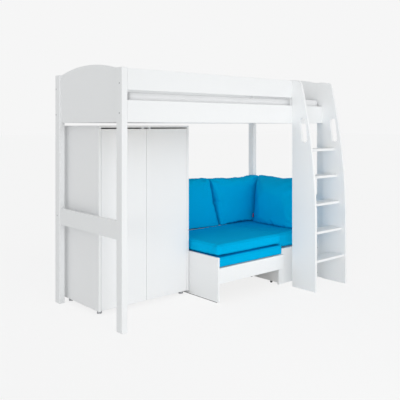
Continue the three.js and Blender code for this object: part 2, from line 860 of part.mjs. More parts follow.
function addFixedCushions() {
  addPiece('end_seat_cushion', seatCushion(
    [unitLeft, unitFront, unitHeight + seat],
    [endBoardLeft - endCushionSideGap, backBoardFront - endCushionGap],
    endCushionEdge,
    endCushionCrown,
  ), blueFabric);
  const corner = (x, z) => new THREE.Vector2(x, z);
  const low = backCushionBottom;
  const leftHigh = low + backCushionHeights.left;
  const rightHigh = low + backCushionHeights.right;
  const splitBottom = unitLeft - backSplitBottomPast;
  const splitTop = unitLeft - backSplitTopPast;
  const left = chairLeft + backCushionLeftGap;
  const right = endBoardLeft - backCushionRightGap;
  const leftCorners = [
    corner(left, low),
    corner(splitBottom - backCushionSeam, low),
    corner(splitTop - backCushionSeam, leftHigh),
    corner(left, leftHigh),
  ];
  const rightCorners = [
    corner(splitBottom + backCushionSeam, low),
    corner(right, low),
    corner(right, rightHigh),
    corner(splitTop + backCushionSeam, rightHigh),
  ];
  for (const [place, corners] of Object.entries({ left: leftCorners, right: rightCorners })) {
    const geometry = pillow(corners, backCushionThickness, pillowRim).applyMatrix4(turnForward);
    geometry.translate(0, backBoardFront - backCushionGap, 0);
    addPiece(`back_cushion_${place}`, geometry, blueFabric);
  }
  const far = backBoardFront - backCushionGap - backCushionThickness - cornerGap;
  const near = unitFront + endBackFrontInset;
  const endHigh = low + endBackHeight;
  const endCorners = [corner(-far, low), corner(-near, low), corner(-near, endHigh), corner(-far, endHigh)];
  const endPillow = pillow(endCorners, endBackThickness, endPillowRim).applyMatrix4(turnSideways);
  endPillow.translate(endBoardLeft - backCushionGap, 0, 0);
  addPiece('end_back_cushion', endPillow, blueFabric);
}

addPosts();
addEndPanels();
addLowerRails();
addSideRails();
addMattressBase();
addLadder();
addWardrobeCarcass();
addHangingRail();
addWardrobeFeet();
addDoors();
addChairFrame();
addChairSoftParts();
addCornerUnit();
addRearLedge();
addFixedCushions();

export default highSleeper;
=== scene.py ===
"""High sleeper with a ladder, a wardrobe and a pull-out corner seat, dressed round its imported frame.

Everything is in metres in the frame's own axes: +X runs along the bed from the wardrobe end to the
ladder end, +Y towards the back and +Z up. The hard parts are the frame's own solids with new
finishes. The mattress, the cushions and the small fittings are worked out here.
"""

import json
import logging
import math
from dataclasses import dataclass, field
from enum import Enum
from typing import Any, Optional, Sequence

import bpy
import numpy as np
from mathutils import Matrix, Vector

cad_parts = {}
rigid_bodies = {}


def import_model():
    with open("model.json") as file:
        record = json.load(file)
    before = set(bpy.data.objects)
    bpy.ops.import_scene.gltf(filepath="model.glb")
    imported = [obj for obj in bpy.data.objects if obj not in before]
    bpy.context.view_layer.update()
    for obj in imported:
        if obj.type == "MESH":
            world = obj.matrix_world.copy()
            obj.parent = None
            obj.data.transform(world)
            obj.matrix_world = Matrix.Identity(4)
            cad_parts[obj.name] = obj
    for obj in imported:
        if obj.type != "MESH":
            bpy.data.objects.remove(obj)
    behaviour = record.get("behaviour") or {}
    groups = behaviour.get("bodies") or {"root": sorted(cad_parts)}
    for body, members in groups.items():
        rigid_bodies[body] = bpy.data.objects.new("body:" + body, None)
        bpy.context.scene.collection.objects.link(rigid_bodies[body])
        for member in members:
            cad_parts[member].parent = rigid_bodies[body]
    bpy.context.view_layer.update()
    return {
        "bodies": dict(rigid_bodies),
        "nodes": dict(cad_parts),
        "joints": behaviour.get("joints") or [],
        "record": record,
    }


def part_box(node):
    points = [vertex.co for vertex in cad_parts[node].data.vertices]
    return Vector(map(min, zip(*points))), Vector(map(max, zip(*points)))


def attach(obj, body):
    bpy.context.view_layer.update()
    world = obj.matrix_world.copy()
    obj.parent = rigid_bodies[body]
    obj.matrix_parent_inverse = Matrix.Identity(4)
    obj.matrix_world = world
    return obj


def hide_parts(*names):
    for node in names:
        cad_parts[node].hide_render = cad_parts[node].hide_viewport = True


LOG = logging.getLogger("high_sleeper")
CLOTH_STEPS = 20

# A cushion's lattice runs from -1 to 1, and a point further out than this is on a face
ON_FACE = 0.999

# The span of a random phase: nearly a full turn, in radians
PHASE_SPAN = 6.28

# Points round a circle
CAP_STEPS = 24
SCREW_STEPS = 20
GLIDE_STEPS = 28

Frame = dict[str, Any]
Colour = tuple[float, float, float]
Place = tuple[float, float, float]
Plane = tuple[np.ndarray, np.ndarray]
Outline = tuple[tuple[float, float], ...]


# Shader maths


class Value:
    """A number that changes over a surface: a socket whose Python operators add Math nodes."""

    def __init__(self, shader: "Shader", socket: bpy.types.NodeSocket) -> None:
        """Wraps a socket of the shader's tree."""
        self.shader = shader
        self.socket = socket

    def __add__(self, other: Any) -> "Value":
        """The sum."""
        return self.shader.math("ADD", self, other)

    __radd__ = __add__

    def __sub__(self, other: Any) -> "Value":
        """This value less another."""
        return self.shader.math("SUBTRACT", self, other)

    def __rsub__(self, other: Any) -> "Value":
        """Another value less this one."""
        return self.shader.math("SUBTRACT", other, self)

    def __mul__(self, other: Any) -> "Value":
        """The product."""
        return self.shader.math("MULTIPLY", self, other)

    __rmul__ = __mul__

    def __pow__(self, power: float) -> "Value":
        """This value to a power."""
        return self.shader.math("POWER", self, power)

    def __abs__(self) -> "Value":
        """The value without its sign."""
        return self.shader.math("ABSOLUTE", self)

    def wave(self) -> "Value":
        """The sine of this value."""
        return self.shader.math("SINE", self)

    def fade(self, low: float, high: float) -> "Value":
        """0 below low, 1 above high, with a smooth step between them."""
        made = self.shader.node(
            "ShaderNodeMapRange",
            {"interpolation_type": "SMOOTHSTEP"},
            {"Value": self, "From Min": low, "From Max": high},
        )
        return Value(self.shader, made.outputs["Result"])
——
In the listing above, locate the line containing "addPosts();" and the line containing "before = set(bpy.data.objects)". Extract those two lines and every line between them, exactly as written, and only those.

addPosts();
addEndPanels();
addLowerRails();
addSideRails();
addMattressBase();
addLadder();
addWardrobeCarcass();
addHangingRail();
addWardrobeFeet();
addDoors();
addChairFrame();
addChairSoftParts();
addCornerUnit();
addRearLedge();
addFixedCushions();

export default highSleeper;
=== scene.py ===
"""High sleeper with a ladder, a wardrobe and a pull-out corner seat, dressed round its imported frame.

Everything is in metres in the frame's own axes: +X runs along the bed from the wardrobe end to the
ladder end, +Y towards the back and +Z up. The hard parts are the frame's own solids with new
finishes. The mattress, the cushions and the small fittings are worked out here.
"""

import json
import logging
import math
from dataclasses import dataclass, field
from enum import Enum
from typing import Any, Optional, Sequence

import bpy
import numpy as np
from mathutils import Matrix, Vector

cad_parts = {}
rigid_bodies = {}


def import_model():
    with open("model.json") as file:
        record = json.load(file)
    before = set(bpy.data.objects)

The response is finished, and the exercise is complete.